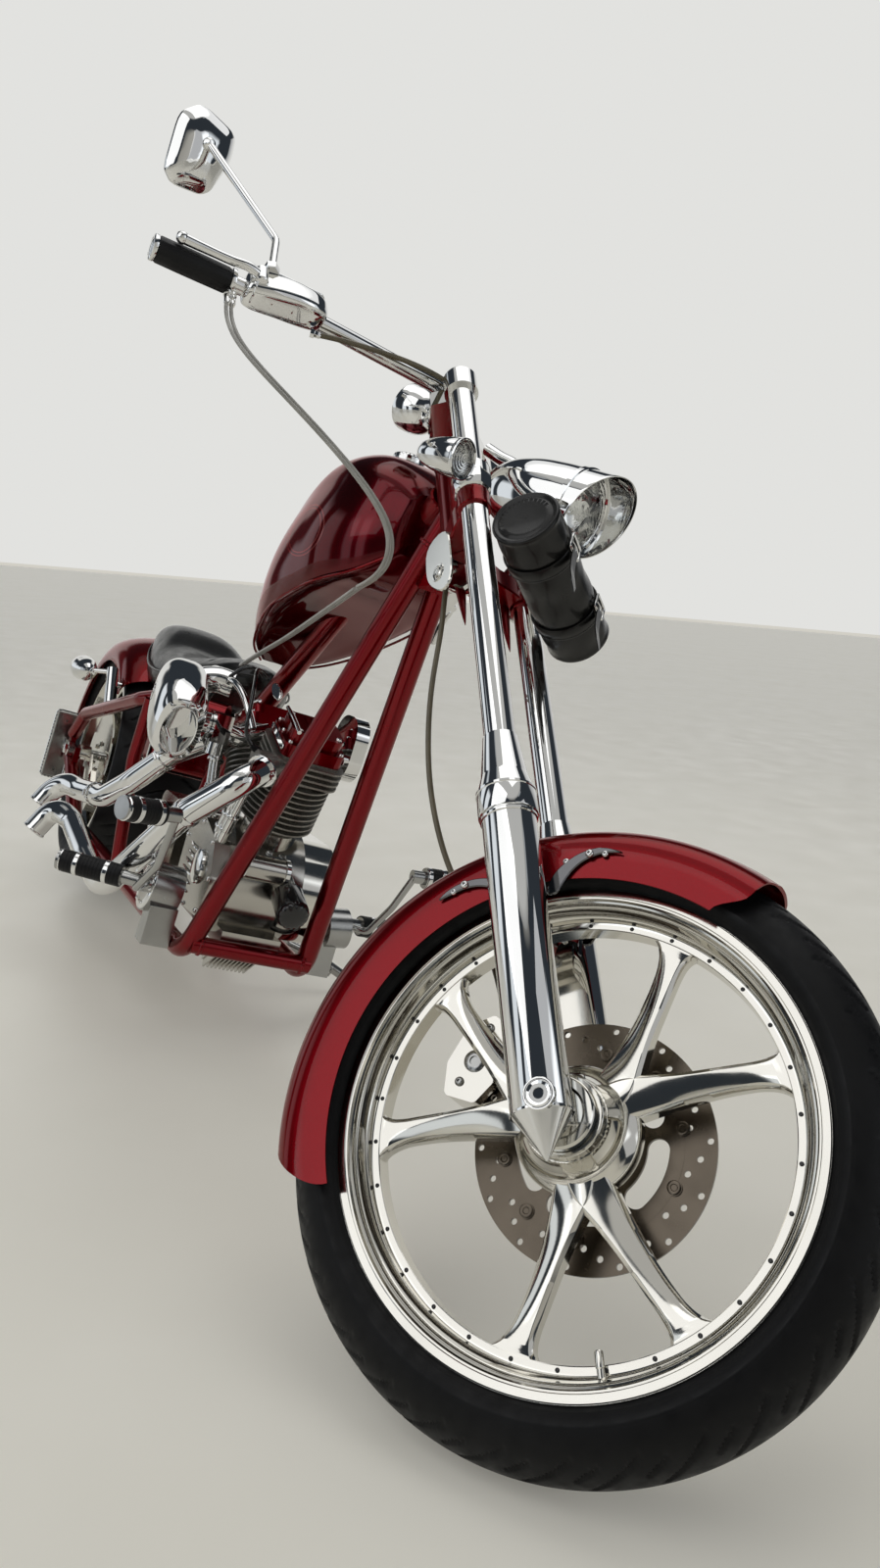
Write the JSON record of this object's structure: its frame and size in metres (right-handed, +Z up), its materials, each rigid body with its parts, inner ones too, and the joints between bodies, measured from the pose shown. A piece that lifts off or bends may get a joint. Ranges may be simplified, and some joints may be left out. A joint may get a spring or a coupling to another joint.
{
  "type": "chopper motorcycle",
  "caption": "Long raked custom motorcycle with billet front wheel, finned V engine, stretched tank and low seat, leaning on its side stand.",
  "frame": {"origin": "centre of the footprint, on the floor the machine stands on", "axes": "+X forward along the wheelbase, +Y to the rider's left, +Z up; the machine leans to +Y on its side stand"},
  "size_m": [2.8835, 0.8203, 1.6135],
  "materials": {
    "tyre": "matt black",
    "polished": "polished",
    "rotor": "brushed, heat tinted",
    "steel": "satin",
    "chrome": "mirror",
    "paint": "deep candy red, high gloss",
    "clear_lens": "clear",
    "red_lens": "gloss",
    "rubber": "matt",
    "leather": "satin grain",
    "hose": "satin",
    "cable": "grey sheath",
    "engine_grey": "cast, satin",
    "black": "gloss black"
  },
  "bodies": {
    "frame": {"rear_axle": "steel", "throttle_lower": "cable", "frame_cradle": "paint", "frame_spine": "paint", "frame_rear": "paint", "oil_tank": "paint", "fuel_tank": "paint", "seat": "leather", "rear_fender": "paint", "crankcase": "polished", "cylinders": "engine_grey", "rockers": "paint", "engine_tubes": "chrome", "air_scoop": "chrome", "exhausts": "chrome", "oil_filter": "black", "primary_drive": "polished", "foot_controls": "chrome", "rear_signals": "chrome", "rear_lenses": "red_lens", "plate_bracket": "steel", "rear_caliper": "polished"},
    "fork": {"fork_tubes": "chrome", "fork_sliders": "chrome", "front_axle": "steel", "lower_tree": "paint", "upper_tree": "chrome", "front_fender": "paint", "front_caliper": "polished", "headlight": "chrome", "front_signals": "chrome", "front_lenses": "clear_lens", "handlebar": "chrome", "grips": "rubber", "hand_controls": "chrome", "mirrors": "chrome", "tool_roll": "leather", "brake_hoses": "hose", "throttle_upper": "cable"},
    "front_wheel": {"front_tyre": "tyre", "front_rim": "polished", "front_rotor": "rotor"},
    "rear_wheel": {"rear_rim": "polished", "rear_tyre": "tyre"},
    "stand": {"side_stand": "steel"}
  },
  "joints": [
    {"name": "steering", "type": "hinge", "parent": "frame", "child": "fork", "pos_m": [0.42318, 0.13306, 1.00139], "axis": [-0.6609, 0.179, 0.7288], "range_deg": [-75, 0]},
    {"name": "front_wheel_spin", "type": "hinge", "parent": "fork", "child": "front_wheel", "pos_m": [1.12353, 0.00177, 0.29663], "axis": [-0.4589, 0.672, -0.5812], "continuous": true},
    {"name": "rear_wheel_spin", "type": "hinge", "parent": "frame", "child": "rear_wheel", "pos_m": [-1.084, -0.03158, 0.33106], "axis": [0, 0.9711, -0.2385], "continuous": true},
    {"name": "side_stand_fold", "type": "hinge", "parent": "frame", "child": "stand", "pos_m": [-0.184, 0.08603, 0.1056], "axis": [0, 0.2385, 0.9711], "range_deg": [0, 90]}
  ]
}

———

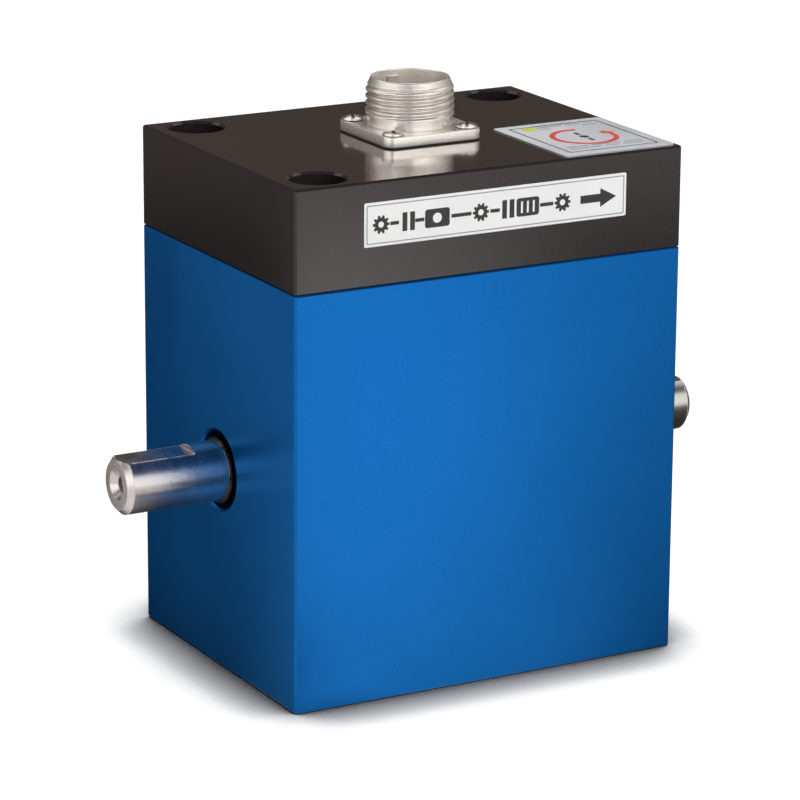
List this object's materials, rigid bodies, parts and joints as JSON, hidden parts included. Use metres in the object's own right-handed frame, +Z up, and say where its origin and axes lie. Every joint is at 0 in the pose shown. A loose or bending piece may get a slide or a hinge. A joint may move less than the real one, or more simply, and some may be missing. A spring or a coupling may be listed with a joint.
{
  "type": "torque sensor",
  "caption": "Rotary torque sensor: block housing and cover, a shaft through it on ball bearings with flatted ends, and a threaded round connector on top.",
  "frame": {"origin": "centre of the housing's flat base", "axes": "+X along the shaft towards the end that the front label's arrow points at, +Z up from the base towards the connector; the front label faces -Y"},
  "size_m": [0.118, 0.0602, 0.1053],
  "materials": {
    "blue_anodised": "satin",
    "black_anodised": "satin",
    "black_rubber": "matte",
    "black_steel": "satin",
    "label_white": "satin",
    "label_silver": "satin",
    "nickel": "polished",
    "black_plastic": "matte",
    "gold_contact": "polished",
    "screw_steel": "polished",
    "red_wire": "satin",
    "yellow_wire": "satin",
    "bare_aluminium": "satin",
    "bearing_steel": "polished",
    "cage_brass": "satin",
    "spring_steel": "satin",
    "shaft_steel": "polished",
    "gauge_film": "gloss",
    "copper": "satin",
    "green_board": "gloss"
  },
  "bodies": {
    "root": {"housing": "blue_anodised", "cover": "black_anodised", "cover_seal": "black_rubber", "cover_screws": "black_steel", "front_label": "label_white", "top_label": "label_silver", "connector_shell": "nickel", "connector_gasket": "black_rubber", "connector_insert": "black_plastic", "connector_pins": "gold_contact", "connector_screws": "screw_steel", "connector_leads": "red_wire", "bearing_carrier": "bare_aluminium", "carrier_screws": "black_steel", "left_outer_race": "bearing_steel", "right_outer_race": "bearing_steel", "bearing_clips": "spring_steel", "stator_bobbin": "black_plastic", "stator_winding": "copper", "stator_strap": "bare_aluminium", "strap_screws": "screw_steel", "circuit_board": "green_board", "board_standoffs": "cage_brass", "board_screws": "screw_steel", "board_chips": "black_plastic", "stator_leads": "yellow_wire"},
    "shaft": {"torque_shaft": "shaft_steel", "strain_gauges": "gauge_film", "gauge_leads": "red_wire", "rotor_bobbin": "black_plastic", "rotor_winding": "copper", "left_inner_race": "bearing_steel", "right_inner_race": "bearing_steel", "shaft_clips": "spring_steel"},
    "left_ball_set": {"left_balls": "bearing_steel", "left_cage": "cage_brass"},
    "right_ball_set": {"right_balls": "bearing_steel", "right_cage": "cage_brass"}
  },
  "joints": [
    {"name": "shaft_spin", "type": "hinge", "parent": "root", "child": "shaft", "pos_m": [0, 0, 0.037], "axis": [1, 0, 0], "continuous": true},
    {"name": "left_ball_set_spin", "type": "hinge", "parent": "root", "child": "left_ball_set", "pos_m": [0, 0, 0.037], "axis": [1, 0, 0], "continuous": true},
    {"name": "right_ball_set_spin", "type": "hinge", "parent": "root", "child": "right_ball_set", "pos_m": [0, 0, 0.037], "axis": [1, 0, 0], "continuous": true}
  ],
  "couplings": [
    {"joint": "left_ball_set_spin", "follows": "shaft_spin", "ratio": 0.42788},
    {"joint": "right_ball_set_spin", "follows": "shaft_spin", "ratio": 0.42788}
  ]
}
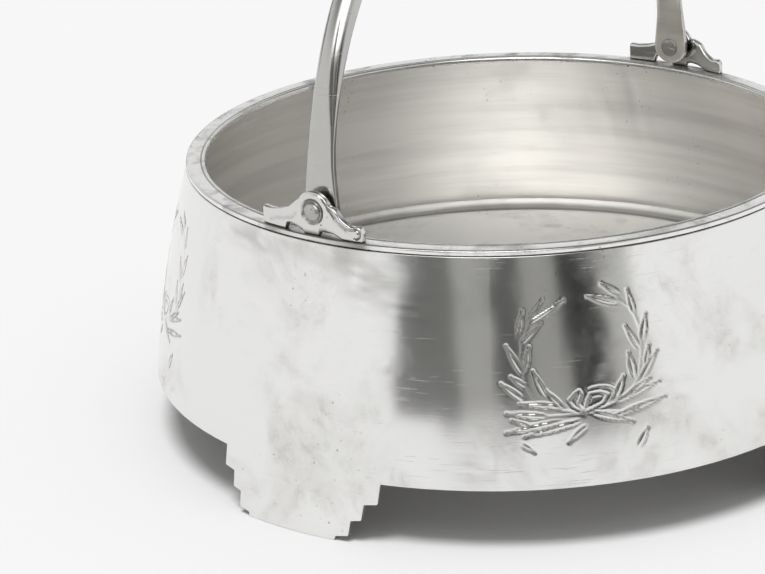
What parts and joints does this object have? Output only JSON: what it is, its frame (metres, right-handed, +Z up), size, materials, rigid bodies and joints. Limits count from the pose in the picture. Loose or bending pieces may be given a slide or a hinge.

———

List every line in the records above that contains the word "shown".

■ **SOLUTION FOR THIS TASK**:
Write the JSON record of this object's structure: its frame and size in metres (right-handed, +Z up), its materials, each rigid body with its parts, inner ones too, and the joints between bodies, measured from the pose shown. A piece that lifts off or bends may get a joint. Ranges may be simplified, and some joints may be left out. A joint may get a spring or a coupling to another joint.
List this object's materials, rigid bodies, parts and joints as JSON, hidden parts included. Use metres in the object's own right-handed frame, +Z up, and say where its origin and axes lie. Every joint is at 0 in the pose shown. A loose or bending piece may get a slide or a hinge. A joint may move less than the real one, or more simply, and some may be missing. A spring or a coupling may be listed with a joint.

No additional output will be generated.